◆ **AIM OF THE TASK**: Using the data beneath this instruction, retype only the lines from the one that contains "make_back_seam()" down to the one that contains "bpy.data.objects.remove(obj)", both included, exactly as they appear.
———
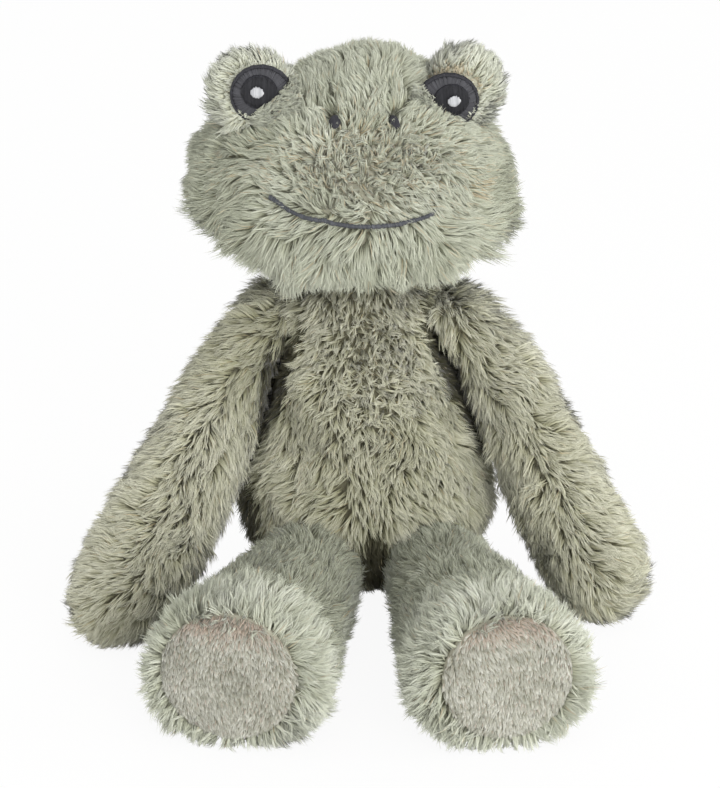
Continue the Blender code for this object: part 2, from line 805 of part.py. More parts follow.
def make_leg(name, side):
    """Leg and foot in one skin, closed in front by a short-pile sole."""
    pivot = hips[name]
    levels = leg_levels()
    skin = add_skin(f"leg_skin_{name}", levels, LIMB_SIDES, levels, pivot)
    inside = closed_form(levels, FILL_SIDES, PILE + GAP)
    filled = add_piece(f"leg_stuffing_{name}", inside, pivot)
    filling(filled)
    backward = Matrix.Rotation(-math.pi / 2, 4, "X")
    hole = as_cutter(add_piece(f"leg hole {name}", hole_mesh(LEG_HOLE, LEG_BALL), pivot))
    hole.matrix_local = backward
    seat_mesh = disc_mesh(SOLE_HALF_WIDTH + GAP, SOLE_HALF_HEIGHT + GAP, OVERRUN, RING_SIDES)
    seat = as_cutter(add_piece(f"sole seat {name}", seat_mesh, pivot))
    seat.matrix_local = sole_matrix(LEG_LENGTH - SOLE_THICKNESS - GAP)
    window_mesh = disc_mesh(
        SOLE_HALF_WIDTH - SOLE_LIP, SOLE_HALF_HEIGHT - SOLE_LIP, OVERRUN, FILL_SIDES
    )
    window = as_cutter(add_piece(f"sole window {name}", window_mesh, pivot))
    window.matrix_local = sole_matrix(LEG_LENGTH - PILE - SOLE_THICKNESS)
    belly = lifted_torso(name)
    cut(skin, belly, hole, seat, window, floor)
    cut(filled, belly)
    sole = add_piece(
        f"sole_{name}",
        disc_mesh(SOLE_HALF_WIDTH, SOLE_HALF_HEIGHT, SOLE_THICKNESS, RING_SIDES),
        pivot,
    )
    sole.matrix_local = sole_matrix(LEG_LENGTH - SOLE_THICKNESS)
    paint(sole, (0.50, 0.46, 0.38), 0.9)
    seam = add_piece(f"hip_seam_{name}", seam_ring(LEG_BALL, HIP_SEAM_ANGLE), pivot)
    seam.matrix_local = backward
    thread(seam)


def sole_matrix(distance):
    """Lay a disc square to the leg at a distance along it, its face ahead."""
    face_ahead = Matrix.Rotation(-math.pi / 2, 4, "X")
    return Matrix.Translation(Vector((0.0, SOLE_RISE, distance))) @ face_ahead


def make_neck_seam():
    seam = add_piece("neck_seam", seam_ring(NECK_RADIUS, NECK_SEAM_ANGLE), neck)
    seam.matrix_local = Matrix.Rotation(math.pi / 2, 4, "X")
    thread(seam)


make_torso()
make_back_seam()
make_neck_seam()
head_outside = make_head()
make_mouth()
for name, side in SIDES.items():
    make_eye(name, side, head_outside)
    make_nostril(name, side)
    make_arm(name, side)
    make_leg(name, side)
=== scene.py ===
"""Looks of a sitting plush frog: long-pile fur, embroidered face, short-pile soles."""
import json
import math

import bmesh
import bpy
import numpy as np
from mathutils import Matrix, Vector
from mathutils.bvhtree import BVHTree
from mathutils.kdtree import KDTree


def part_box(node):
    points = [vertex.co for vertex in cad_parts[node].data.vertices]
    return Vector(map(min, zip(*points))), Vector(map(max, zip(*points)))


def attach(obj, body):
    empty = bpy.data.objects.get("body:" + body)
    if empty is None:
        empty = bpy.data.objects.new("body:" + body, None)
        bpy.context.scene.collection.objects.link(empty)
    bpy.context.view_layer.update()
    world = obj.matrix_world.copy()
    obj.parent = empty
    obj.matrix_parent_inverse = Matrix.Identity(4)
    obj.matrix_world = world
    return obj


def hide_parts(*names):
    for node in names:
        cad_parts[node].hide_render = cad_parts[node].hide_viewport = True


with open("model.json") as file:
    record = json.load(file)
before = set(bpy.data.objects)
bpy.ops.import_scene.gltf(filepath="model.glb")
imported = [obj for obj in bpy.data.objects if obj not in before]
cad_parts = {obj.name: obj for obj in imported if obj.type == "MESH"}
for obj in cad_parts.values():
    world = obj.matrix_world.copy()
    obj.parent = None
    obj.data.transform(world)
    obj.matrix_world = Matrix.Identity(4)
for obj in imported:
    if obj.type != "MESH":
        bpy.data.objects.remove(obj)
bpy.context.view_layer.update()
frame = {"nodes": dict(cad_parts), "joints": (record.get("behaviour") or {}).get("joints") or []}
scene = bpy.context.scene
scene.view_settings.view_transform = "Standard"

# Camera
# The photograph looks down at the toy a little, from straight ahead and some way off, so
# that near and far parts keep nearly the same size.
CAMERA_DISTANCE = 1.30
CAMERA_ELEVATION = math.radians(20.0)
CAMERA_TARGET = Vector((-0.0029, 0.0, 0.0759))
FRAME_HEIGHT = 0.2837  # height of the view at the target
SENSOR = 36.0  # mm, along the frame's long side

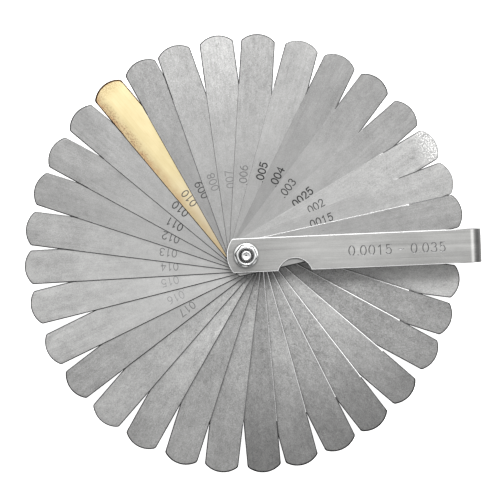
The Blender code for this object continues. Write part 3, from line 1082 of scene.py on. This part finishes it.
def nut_profile(angle):
    """Up the bore, out over the top, down the flats and over the flange."""
    bottom, top = NUT_LO.z, NUT_HI.z
    r, fall = hexagon(angle, NUT_TURN)
    foot = bottom + 0.86 * MM
    points = [(NUT_BORE, bottom)]
    points += [(NUT_BORE + out * MM, top - down * MM) for out, down in NUT_MOUTH]
    points += [(radius * MM, top - down * MM) for radius, down in NUT_CONE]
    points += [(FACE_R - 0.05 * MM, top), (FACE_R + 0.05 * MM, top - 0.02 * MM)]
    points += [
        (r - 0.07 * MM, top - fall),
        (r - 0.02 * MM, top - fall - 0.03 * MM),
        (r, top - fall - 0.09 * MM),
        (r, foot + 0.10 * MM),
        (r + 0.03 * MM, foot + 0.02 * MM),
    ]
    edge = FLANGE_R - FLANGE_ROUND
    gutter = min(r + 0.34 * MM, edge - 0.03 * MM)
    shelf = max(edge - 0.12 * MM, gutter + 0.01 * MM)
    points += [
        (gutter, foot - 0.02 * MM),
        (shelf, bottom + 0.70 * MM + (edge - shelf) * FLANGE_SLOPE),
    ]
    for degrees in (20, 45, 70, 90, 115, 140):
        lean = math.radians(degrees)
        points.append((
            edge + FLANGE_ROUND * math.sin(lean),
            bottom + 0.42 * MM + FLANGE_ROUND * math.cos(lean),
        ))
    points.append((FLANGE_R - 0.24 * MM, bottom))
    return points


def bolt_profile(angle):
    """From the dished end down the threads to the head."""
    bottom, top = BOLT_LO.z, BOLT_HI.z
    head = bottom + BOLT_HEAD
    r, fall = hexagon(angle, BOLT_TURN)
    points = [(radius * MM, top - down * MM) for radius, down in BOLT_END]
    root = THREAD_ROOT * MM
    z = top - 0.80 * MM
    for _ in range(THREAD_TURNS):
        points += [(root, z - 0.20 * MM), (root, z - 0.26 * MM)]
        points += [(BOLT_R, z - 0.46 * MM), (BOLT_R, z - 0.52 * MM)]
        z -= THREAD_PITCH * MM
    points += [
        (BOLT_R, head + 0.12 * MM),
        (BOLT_R + 0.06 * MM, head + 0.03 * MM),
        (BOLT_R + 0.15 * MM, head),
        (FACE_R - 0.10 * MM, head),
        (r - 0.10 * MM, head),
        (r - 0.03 * MM, head - 0.03 * MM),
        (r, head - 0.10 * MM),
        (r, bottom + fall + 0.09 * MM),
        (r - 0.02 * MM, bottom + fall + 0.03 * MM),
        (r - 0.07 * MM, bottom + fall),
        (FACE_R + 0.05 * MM, bottom + 0.02 * MM),
        (FACE_R - 0.05 * MM, bottom),
        (1.5 * MM, bottom),
        (0, bottom),
    ]
    return points


# slots 3 on the threads, 2 on the cone or the punch mark, 1 round the foot of the hexagon: each a darker copy of
# the plating, painted shade in these recesses
nut = polar(
    "hex_flange_nut", nut_profile, 240, NUT_TURN, [plating, crevice, cone, thread],
    {2: 3, 3: 3, 4: 3, 5: 2, 6: 2, 14: 1, 15: 1},
)
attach(nut, "nut")
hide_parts("flange_nut")
bolt = polar(
    "hex_bolt", bolt_profile, 120, BOLT_TURN, [plating, crevice, punch, thread],
    {0: 2, 1: 2, 2: 2, 9: 3, 10: 3, 11: 3}, capped=True,
)
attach(bolt, "holder")
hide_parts("pivot_bolt")


# ------------------------------------------------------------------ floor, light, camera

WHITE = (1.0, 1.0, 1.0)


def floor_material():
    """Pale, glowing like a light table when looked straight down on, and clear from below."""
    mat, net = material("pale_floor")
    diffuse = net.new("ShaderNodeBsdfDiffuse", Color=(0.80, 0.80, 0.80))
    path = net.new("ShaderNodeLightPath")
    geometry = net.new("ShaderNodeNewGeometry")
    facing = net.new("ShaderNodeVectorMath", operation="DOT_PRODUCT")
    net.set(facing, 0, geometry.outputs["Incoming"])
    net.set(facing, 1, geometry.outputs["Normal"])
    table = net.ramp(facing.outputs["Value"], span=(0.84, 0.96), to=(0.10, 0.94))
    unseen = 0.25  # glow for every ray but the camera's
    extra = net.mul(path.outputs["Is Camera Ray"], net.sub(table, unseen))
    glow = net.new("ShaderNodeEmission", Color=WHITE, Strength=net.add(unseen, extra))
    both = net.new("ShaderNodeAddShader")
    net.set(both, 0, diffuse.outputs[0])
    net.set(both, 1, glow.outputs[0])
    clear = net.new("ShaderNodeBsdfTransparent")
    pick = net.new("ShaderNodeMixShader", Fac=geometry.outputs["Backfacing"])
    net.set(pick, 1, both.outputs[0])
    net.set(pick, 2, clear.outputs[0])
    net.output(pick.outputs[0])
    return mat


def build_world():
    world = bpy.data.worlds.new("studio")
    scene.world = world
    world.use_nodes = True
    net = Nodes(world.node_tree)
    x, y, z = net.split(net.new("ShaderNodeTexCoord").outputs["Generated"])
    # walls bright towards +Y and slightly +X, dark on the opposite side
    toward = net.add(net.mul(x, 0.26), net.mul(y, 0.966))
    wall_light = net.ramp(toward, span=(-0.14, 0.50), to=(0.02, 2.2))
    # the room beyond, round the horizon
    lifted = net.ramp(z, span=(0.10, 0.34))
    room = net.ramp(z, span=(-0.30, -0.05), to=(0.90, 0.50))
    wall_light = net.add(net.mul(wall_light, lifted), net.mul(net.sub(1.0, lifted), room))
    # an even ceiling, dimmer straight overhead
    ceiling = net.ramp(z, span=(0.62, 0.82))
    overhead = net.ramp(z, span=(0.995, 0.955), to=(0.40, 0.85))
    strength = net.add(
        net.mul(ceiling, overhead), net.mul(net.sub(1.0, ceiling), wall_light)
    )
    light = net.new("ShaderNodeBackground", Color=WHITE, Strength=strength)
    # what the camera sees is plain
    plain = net.ramp(z, span=(0.0, 0.22), to=(0.80, 0.95))
    seen = net.new("ShaderNodeBackground", Color=WHITE, Strength=plain)
    path = net.new("ShaderNodeLightPath")
    choose = net.new("ShaderNodeMixShader", Fac=path.outputs["Is Camera Ray"])
    net.set(choose, 1, light.outputs[0])
    net.set(choose, 2, seen.outputs[0])
    net.output(choose.outputs[0], "ShaderNodeOutputWorld")


def softbox(name, location, target, size_x, size_y, power):
    data = bpy.data.lights.new(name, "AREA")
    data.shape = "RECTANGLE"
    data.size = size_x
    data.size_y = size_y
    data.energy = power
    obj = bpy.data.objects.new(name, data)
    obj.location = location
    obj.rotation_mode = "QUATERNION"
    aim = Vector(target) - Vector(location)
    obj.rotation_quaternion = aim.to_track_quat("-Z", "Y")
    scene.collection.objects.link(obj)


def build_camera():
    """Looks almost straight down, a little tilted."""
    data = bpy.data.cameras.new("camera")
    data.sensor_width = 36.0
    data.lens = 115.3
    data.clip_start = 0.01
    data.clip_end = 50.0
    camera = bpy.data.objects.new("camera", data)
    scene.collection.objects.link(camera)
    camera.location = (-0.01691, 0.01423, 0.6122)
    tilt = (
        Matrix.Rotation(math.radians(-2.465), 3, "Z")
        @ Matrix.Rotation(math.radians(-1.107), 3, "X")
        @ Matrix.Rotation(math.radians(-1.829), 3, "Y")
    )
    camera.rotation_euler = tilt.to_euler()
    scene.camera = camera


floor_shape = bmesh.new()
bmesh.ops.create_grid(floor_shape, x_segments=1, y_segments=1, size=6.0)
floor = make_object("floor", floor_shape, [floor_material()])
floor.location = (0.0, 0.0, -0.00003)

build_world()
softbox(
    "overhead", location=(0.02, 0.24, 0.90), target=(0.0, 0.10, 0.0),
    size_x=1.0, size_y=0.62, power=0.55,
)
softbox(
    "window", location=(0.08, 0.48, 0.78), target=(0.0, 0.0, 0.0),
    size_x=0.42, size_y=0.34, power=7.0,
)
build_camera()
scene.view_settings.view_transform = "Standard"
scene.view_settings.look = "None"

bpy.data.collections.remove(cutters)
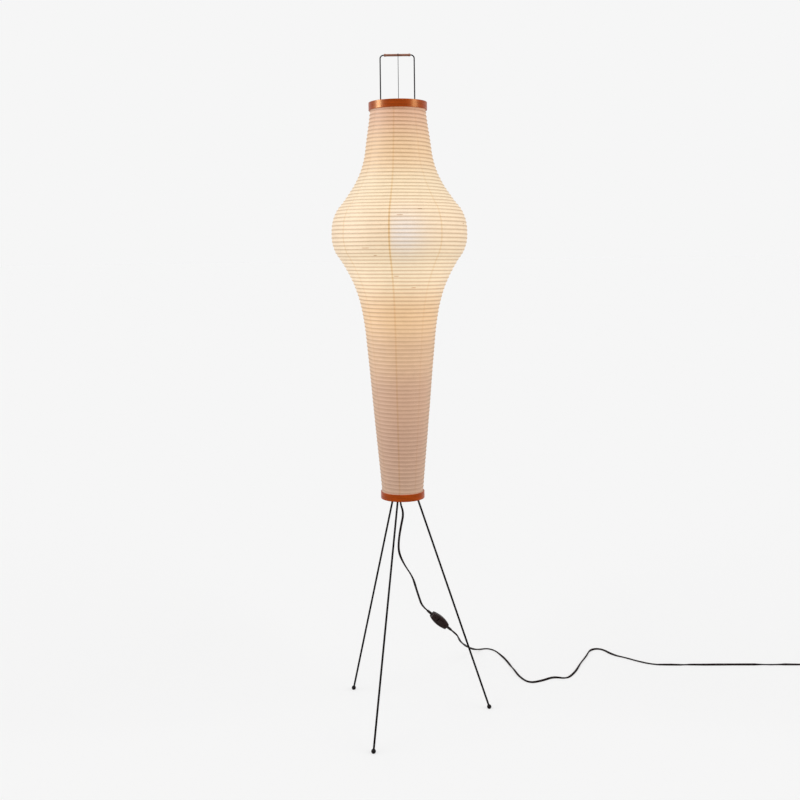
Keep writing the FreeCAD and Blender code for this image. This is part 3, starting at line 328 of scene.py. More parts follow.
@dataclass(frozen=True)
class Lacquer(Finish):
    """Clear orange lacquer over bent wood, with the grain going round."""

    dark_tone: Tone = (70, 24, 6)
    gloss_tone: Tone = (255, 196, 116)
    grain_shade: float = 0.35
    grain_roughness: float = 0.03

    def paint(self, graph: Graph, shader: Node) -> None:
        """Feed the grain into the colour and tint the gloss."""
        around = graph.add("ShaderNodeGroup", {"Place": graph.position()}, node_tree=EFFECTS.around)
        figure = graph.add("ShaderNodeGroup", {
            name: around.outputs[name] for name in ("Angle", "Radius", "Height")}, node_tree=EFFECTS.figure)
        grain = figure.outputs["Tone"]
        shade = graph.times(grain, self.grain_shade)
        colour = graph.mix(shade, linear(self.tone), linear(self.dark_tone))
        rough = graph.line(grain, self.grain_roughness, self.roughness)
        self.connect(graph, shader, colour, rough, grain)
        shader.inputs["Specular Tint"].default_value = linear(self.gloss_tone)


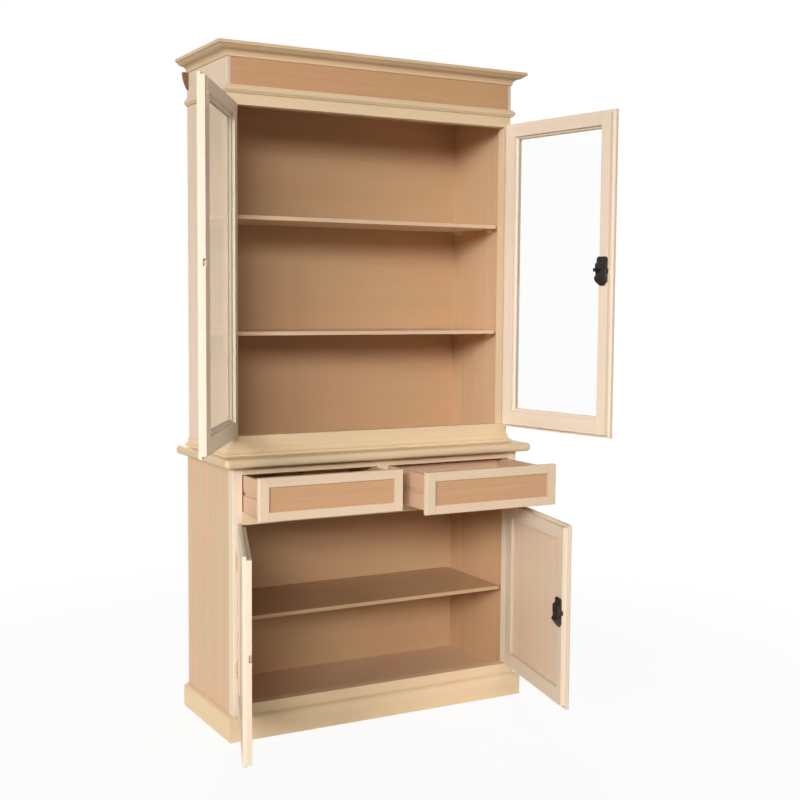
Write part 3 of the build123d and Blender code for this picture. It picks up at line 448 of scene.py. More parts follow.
    def cross_mask(self, n: Nodes, point: Socket, layout: Layout) -> tuple[Socket, Socket]:
        """Where the cross boards lie, and how far the surface is from the joint.

        Members are split at two values of X. A mitre is the line on which X has gone as far
        past its inner corner as Y has come out from its own, and its side lengths end where
        their seat does.

        Args:
            n: Node builder.
            point: Point on the closed piece.
            layout: Where the joints lie.

        Returns:
            A mask of 0 or 1, and the distance from the joint in metres.
        """
        x, y, _ = n.add("SeparateXYZ", {0: point}).outputs
        if layout.split is Split.MEMBERS:
            offset = n.math("ABSOLUTE", n.minus(x, (layout.low + layout.high) / 2))
            past = n.minus((layout.high - layout.low) / 2, offset)
        else:
            side = n.minus(n.math("ABSOLUTE", x), layout.low)
            past = n.minus(side, n.minus(layout.high, y))
            past = n.math("MINIMUM", past, n.plus(side, layout.seat))
        return n.math("GREATER_THAN", past, 0.0), n.math("ABSOLUTE", past)

    def material(self, name: str, finish: WoodFinish, layout: Layout, seed: float) -> Material:
        """Timber of one finish laid out for one node.

        Args:
            name: Name of the material.
            finish: Colours and figure.
            layout: Directions of the fibres in the node.
            seed: Number that sets this board's own figure.

        Returns:
            The material.
        """
        material, n, shader = new_material(name)
        point, normal = self.closed_point(n, layout.turn)
        x, _, z = n.add("SeparateXYZ", {0: point}).outputs
        lie = self.laid(n, point, layout.lay)
        fibres, own_seed, joint = layout.lay.fibres, seed, 0.0
        if layout.split is not Split.NONE:
            mask, distance = self.cross_mask(n, point, layout)
            lie = n.mix_vectors(mask, lie, self.laid(n, point, layout.cross))
            fibres = n.mix_vectors(mask, layout.lay.fibres, layout.cross.fibres)
            own_seed = n.plus(n.times(mask, self.CROSS_STEP), seed + self.SPLIT_STEP)
            own_seed = n.plus(own_seed, n.times(n.math("SIGN", x), self.SIDE_STEP))
            joint = n.minus(1.0, n.ramp(distance, *self.JOINT_LINE))
        timber = n.tree.nodes.new("ShaderNodeGroup")
        timber.node_tree = self.group
        values = {
            "Point": lie, "Seed": own_seed, "Board": layout.board,
            "Pale": rgba(finish.pale), "Deep": rgba(finish.deep), "Blush": rgba(finish.blush),
            "Ring": finish.ring, "Figure": finish.figure, "Streak": finish.streak,
            "Fibre": finish.fibre, "Drift": finish.drift,
        }
        for key, value in values.items():
            n.put(timber.inputs[key], value)

        facing = n.add("VectorMath", {0: normal, 1: fibres}, operation="DOT_PRODUCT").outputs["Value"]
        end_grain = n.ramp(n.math("ABSOLUTE", facing), *self.END_GRAIN)
        light = n.minus(1.0, n.times(end_grain, self.END_SHADE))
        light = n.times(light, n.minus(1.0, n.times(joint, self.JOINT_SHADE)))
        colour = n.shade(timber.outputs["Colour"], light)
        # Painted shade: faces that look to the cabinet's middle are tinted darker and warmer than the outer
        # faces.
        if finish.inside is not None:
            inward = n.times(n.add("SeparateXYZ", {0: normal}).outputs[0], n.math("SIGN", x))
            share = n.ramp(n.times(inward, -1.0), *self.INWARD)
            colour = n.vector("MULTIPLY", colour, n.mix(share, rgba(WHITE), rgba(finish.inside)))
        # Painted shade: the cornice's end blocks, under the frieze's top and outside the case's side, are
        # darkened to dark brown.
        if layout.block is not None:
            under = n.math("LESS_THAN", z, layout.block[0])
            beside = n.math("GREATER_THAN", n.math("ABSOLUTE", x), layout.block[1])
            painted_shade = n.mix(n.times(under, beside), rgba(WHITE), rgba(PAINTED_SHADE_BROWN))
            colour = n.vector("MULTIPLY", colour, painted_shade)
        rough = n.plus(self.ROUGHNESS, n.times(timber.outputs["Tone"], self.STRAND_ROUGHNESS))
        softened = n.add("Bevel", {"Radius": self.SOFT_EDGE}, samples=4).outputs[0]
        relief = {"Strength": self.BUMP_STRENGTH, "Distance": self.RELIEF, "Normal": softened,
                  "Height": n.minus(timber.outputs["Height"], joint)}
        n.put(shader.inputs["Base Color"], colour)
        n.put(shader.inputs["Roughness"], rough)
        n.put(shader.inputs["Normal"], n.add("Bump", relief).outputs[0])
        shader.inputs["Specular IOR Level"].default_value = self.SPECULAR
        return material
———
◆ **EXPECTED ANSWER**:
make_back_seam()
make_neck_seam()
head_outside = make_head()
make_mouth()
for name, side in SIDES.items():
    make_eye(name, side, head_outside)
    make_nostril(name, side)
    make_arm(name, side)
    make_leg(name, side)
=== scene.py ===
"""Looks of a sitting plush frog: long-pile fur, embroidered face, short-pile soles."""
import json
import math

import bmesh
import bpy
import numpy as np
from mathutils import Matrix, Vector
from mathutils.bvhtree import BVHTree
from mathutils.kdtree import KDTree


def part_box(node):
    points = [vertex.co for vertex in cad_parts[node].data.vertices]
    return Vector(map(min, zip(*points))), Vector(map(max, zip(*points)))


def attach(obj, body):
    empty = bpy.data.objects.get("body:" + body)
    if empty is None:
        empty = bpy.data.objects.new("body:" + body, None)
        bpy.context.scene.collection.objects.link(empty)
    bpy.context.view_layer.update()
    world = obj.matrix_world.copy()
    obj.parent = empty
    obj.matrix_parent_inverse = Matrix.Identity(4)
    obj.matrix_world = world
    return obj


def hide_parts(*names):
    for node in names:
        cad_parts[node].hide_render = cad_parts[node].hide_viewport = True


with open("model.json") as file:
    record = json.load(file)
before = set(bpy.data.objects)
bpy.ops.import_scene.gltf(filepath="model.glb")
imported = [obj for obj in bpy.data.objects if obj not in before]
cad_parts = {obj.name: obj for obj in imported if obj.type == "MESH"}
for obj in cad_parts.values():
    world = obj.matrix_world.copy()
    obj.parent = None
    obj.data.transform(world)
    obj.matrix_world = Matrix.Identity(4)
for obj in imported:
    if obj.type != "MESH":
        bpy.data.objects.remove(obj)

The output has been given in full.